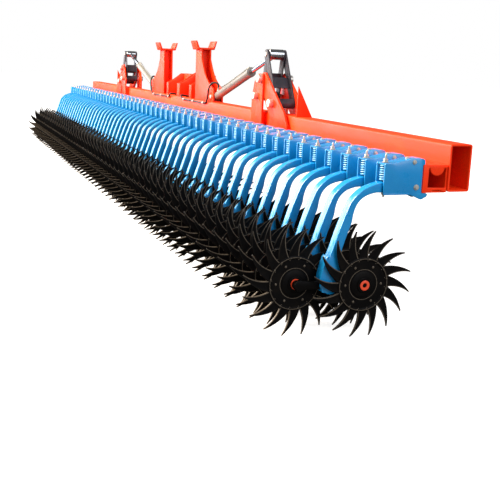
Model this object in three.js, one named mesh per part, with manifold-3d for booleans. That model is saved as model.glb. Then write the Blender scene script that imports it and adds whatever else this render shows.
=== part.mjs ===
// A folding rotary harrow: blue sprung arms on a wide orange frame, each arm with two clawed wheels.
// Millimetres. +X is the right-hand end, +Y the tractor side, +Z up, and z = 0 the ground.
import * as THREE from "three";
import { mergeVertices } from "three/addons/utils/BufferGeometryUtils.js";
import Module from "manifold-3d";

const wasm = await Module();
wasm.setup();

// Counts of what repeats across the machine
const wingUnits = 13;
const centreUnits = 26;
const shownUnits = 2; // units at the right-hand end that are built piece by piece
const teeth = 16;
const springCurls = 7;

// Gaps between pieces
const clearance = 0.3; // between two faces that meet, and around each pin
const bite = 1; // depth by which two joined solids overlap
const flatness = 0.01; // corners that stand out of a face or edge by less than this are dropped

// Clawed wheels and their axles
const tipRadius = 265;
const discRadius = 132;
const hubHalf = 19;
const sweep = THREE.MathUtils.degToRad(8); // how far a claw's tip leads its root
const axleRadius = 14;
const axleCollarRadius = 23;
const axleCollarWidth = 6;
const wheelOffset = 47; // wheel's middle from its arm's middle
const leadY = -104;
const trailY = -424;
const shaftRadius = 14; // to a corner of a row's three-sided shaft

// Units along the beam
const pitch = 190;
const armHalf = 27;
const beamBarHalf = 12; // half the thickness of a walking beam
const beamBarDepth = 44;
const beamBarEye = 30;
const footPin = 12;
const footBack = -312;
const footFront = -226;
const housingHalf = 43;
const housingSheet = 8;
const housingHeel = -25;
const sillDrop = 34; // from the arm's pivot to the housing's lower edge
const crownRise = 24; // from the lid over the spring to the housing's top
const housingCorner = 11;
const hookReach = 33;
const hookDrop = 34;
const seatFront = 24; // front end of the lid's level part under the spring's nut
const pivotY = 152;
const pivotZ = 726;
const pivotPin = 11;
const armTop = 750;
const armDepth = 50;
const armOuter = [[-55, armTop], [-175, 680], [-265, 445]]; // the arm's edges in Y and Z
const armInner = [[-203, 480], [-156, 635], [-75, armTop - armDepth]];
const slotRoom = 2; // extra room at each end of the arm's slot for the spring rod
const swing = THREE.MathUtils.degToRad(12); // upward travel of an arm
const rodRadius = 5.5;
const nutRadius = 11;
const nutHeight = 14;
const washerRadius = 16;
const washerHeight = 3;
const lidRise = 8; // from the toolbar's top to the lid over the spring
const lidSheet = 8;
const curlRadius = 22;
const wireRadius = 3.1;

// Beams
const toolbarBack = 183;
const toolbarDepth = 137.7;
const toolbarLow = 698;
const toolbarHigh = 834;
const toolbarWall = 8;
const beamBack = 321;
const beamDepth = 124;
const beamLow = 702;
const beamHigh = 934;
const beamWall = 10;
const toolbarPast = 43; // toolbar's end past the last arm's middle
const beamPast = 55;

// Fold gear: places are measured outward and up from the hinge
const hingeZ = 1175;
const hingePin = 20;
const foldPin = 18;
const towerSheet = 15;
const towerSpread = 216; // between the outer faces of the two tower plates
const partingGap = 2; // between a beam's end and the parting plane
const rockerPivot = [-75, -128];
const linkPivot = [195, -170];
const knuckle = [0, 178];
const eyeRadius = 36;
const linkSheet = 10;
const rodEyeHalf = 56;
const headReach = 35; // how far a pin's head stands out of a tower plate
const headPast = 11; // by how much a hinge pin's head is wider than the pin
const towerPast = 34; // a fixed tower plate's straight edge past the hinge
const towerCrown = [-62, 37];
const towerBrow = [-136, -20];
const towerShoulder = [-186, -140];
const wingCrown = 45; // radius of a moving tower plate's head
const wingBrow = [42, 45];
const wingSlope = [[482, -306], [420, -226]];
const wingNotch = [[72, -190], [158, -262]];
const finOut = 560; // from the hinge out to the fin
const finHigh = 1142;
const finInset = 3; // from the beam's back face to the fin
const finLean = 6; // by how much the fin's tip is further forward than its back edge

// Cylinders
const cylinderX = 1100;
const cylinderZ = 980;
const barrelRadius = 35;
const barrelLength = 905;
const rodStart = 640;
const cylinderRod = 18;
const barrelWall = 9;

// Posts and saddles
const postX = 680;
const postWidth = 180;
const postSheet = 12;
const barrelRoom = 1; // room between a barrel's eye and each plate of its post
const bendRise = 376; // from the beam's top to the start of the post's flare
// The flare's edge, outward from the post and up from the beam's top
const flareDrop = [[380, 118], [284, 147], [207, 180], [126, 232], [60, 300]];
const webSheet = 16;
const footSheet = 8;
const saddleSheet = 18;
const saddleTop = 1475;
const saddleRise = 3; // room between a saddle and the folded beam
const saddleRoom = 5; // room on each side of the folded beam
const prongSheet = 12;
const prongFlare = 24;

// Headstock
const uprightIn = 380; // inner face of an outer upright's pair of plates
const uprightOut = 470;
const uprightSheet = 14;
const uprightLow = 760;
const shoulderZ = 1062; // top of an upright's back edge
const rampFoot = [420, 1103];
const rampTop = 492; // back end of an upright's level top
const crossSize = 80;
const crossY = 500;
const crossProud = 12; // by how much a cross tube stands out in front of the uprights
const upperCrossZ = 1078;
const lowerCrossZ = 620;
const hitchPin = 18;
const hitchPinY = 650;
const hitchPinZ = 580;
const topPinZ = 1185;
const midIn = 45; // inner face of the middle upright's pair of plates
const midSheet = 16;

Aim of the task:
Give the listing again, word for word.

Final result:
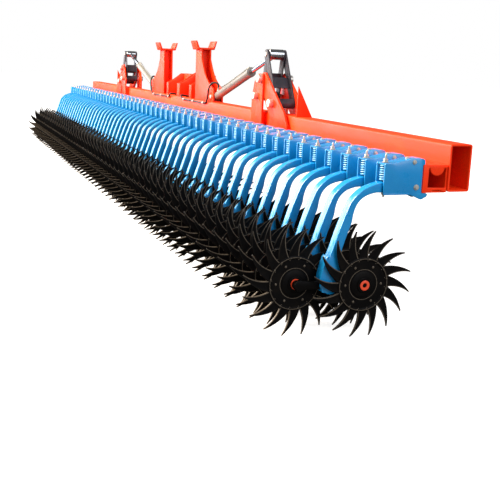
Model this object in three.js, one named mesh per part, with manifold-3d for booleans. That model is saved as model.glb. Then write the Blender scene script that imports it and adds whatever else this render shows.
=== part.mjs ===
// A folding rotary harrow: blue sprung arms on a wide orange frame, each arm with two clawed wheels.
// Millimetres. +X is the right-hand end, +Y the tractor side, +Z up, and z = 0 the ground.
import * as THREE from "three";
import { mergeVertices } from "three/addons/utils/BufferGeometryUtils.js";
import Module from "manifold-3d";

const wasm = await Module();
wasm.setup();

// Counts of what repeats across the machine
const wingUnits = 13;
const centreUnits = 26;
const shownUnits = 2; // units at the right-hand end that are built piece by piece
const teeth = 16;
const springCurls = 7;

// Gaps between pieces
const clearance = 0.3; // between two faces that meet, and around each pin
const bite = 1; // depth by which two joined solids overlap
const flatness = 0.01; // corners that stand out of a face or edge by less than this are dropped

// Clawed wheels and their axles
const tipRadius = 265;
const discRadius = 132;
const hubHalf = 19;
const sweep = THREE.MathUtils.degToRad(8); // how far a claw's tip leads its root
const axleRadius = 14;
const axleCollarRadius = 23;
const axleCollarWidth = 6;
const wheelOffset = 47; // wheel's middle from its arm's middle
const leadY = -104;
const trailY = -424;
const shaftRadius = 14; // to a corner of a row's three-sided shaft

// Units along the beam
const pitch = 190;
const armHalf = 27;
const beamBarHalf = 12; // half the thickness of a walking beam
const beamBarDepth = 44;
const beamBarEye = 30;
const footPin = 12;
const footBack = -312;
const footFront = -226;
const housingHalf = 43;
const housingSheet = 8;
const housingHeel = -25;
const sillDrop = 34; // from the arm's pivot to the housing's lower edge
const crownRise = 24; // from the lid over the spring to the housing's top
const housingCorner = 11;
const hookReach = 33;
const hookDrop = 34;
const seatFront = 24; // front end of the lid's level part under the spring's nut
const pivotY = 152;
const pivotZ = 726;
const pivotPin = 11;
const armTop = 750;
const armDepth = 50;
const armOuter = [[-55, armTop], [-175, 680], [-265, 445]]; // the arm's edges in Y and Z
const armInner = [[-203, 480], [-156, 635], [-75, armTop - armDepth]];
const slotRoom = 2; // extra room at each end of the arm's slot for the spring rod
const swing = THREE.MathUtils.degToRad(12); // upward travel of an arm
const rodRadius = 5.5;
const nutRadius = 11;
const nutHeight = 14;
const washerRadius = 16;
const washerHeight = 3;
const lidRise = 8; // from the toolbar's top to the lid over the spring
const lidSheet = 8;
const curlRadius = 22;
const wireRadius = 3.1;

// Beams
const toolbarBack = 183;
const toolbarDepth = 137.7;
const toolbarLow = 698;
const toolbarHigh = 834;
const toolbarWall = 8;
const beamBack = 321;
const beamDepth = 124;
const beamLow = 702;
const beamHigh = 934;
const beamWall = 10;
const toolbarPast = 43; // toolbar's end past the last arm's middle
const beamPast = 55;

// Fold gear: places are measured outward and up from the hinge
const hingeZ = 1175;
const hingePin = 20;
const foldPin = 18;
const towerSheet = 15;
const towerSpread = 216; // between the outer faces of the two tower plates
const partingGap = 2; // between a beam's end and the parting plane
const rockerPivot = [-75, -128];
const linkPivot = [195, -170];
const knuckle = [0, 178];
const eyeRadius = 36;
const linkSheet = 10;
const rodEyeHalf = 56;
const headReach = 35; // how far a pin's head stands out of a tower plate
const headPast = 11; // by how much a hinge pin's head is wider than the pin
const towerPast = 34; // a fixed tower plate's straight edge past the hinge
const towerCrown = [-62, 37];
const towerBrow = [-136, -20];
const towerShoulder = [-186, -140];
const wingCrown = 45; // radius of a moving tower plate's head
const wingBrow = [42, 45];
const wingSlope = [[482, -306], [420, -226]];
const wingNotch = [[72, -190], [158, -262]];
const finOut = 560; // from the hinge out to the fin
const finHigh = 1142;
const finInset = 3; // from the beam's back face to the fin
const finLean = 6; // by how much the fin's tip is further forward than its back edge

// Cylinders
const cylinderX = 1100;
const cylinderZ = 980;
const barrelRadius = 35;
const barrelLength = 905;
const rodStart = 640;
const cylinderRod = 18;
const barrelWall = 9;

// Posts and saddles
const postX = 680;
const postWidth = 180;
const postSheet = 12;
const barrelRoom = 1; // room between a barrel's eye and each plate of its post
const bendRise = 376; // from the beam's top to the start of the post's flare
// The flare's edge, outward from the post and up from the beam's top
const flareDrop = [[380, 118], [284, 147], [207, 180], [126, 232], [60, 300]];
const webSheet = 16;
const footSheet = 8;
const saddleSheet = 18;
const saddleTop = 1475;
const saddleRise = 3; // room between a saddle and the folded beam
const saddleRoom = 5; // room on each side of the folded beam
const prongSheet = 12;
const prongFlare = 24;

// Headstock
const uprightIn = 380; // inner face of an outer upright's pair of plates
const uprightOut = 470;
const uprightSheet = 14;
const uprightLow = 760;
const shoulderZ = 1062; // top of an upright's back edge
const rampFoot = [420, 1103];
const rampTop = 492; // back end of an upright's level top
const crossSize = 80;
const crossY = 500;
const crossProud = 12; // by how much a cross tube stands out in front of the uprights
const upperCrossZ = 1078;
const lowerCrossZ = 620;
const hitchPin = 18;
const hitchPinY = 650;
const hitchPinZ = 580;
const topPinZ = 1185;
const midIn = 45; // inner face of the middle upright's pair of plates
const midSheet = 16;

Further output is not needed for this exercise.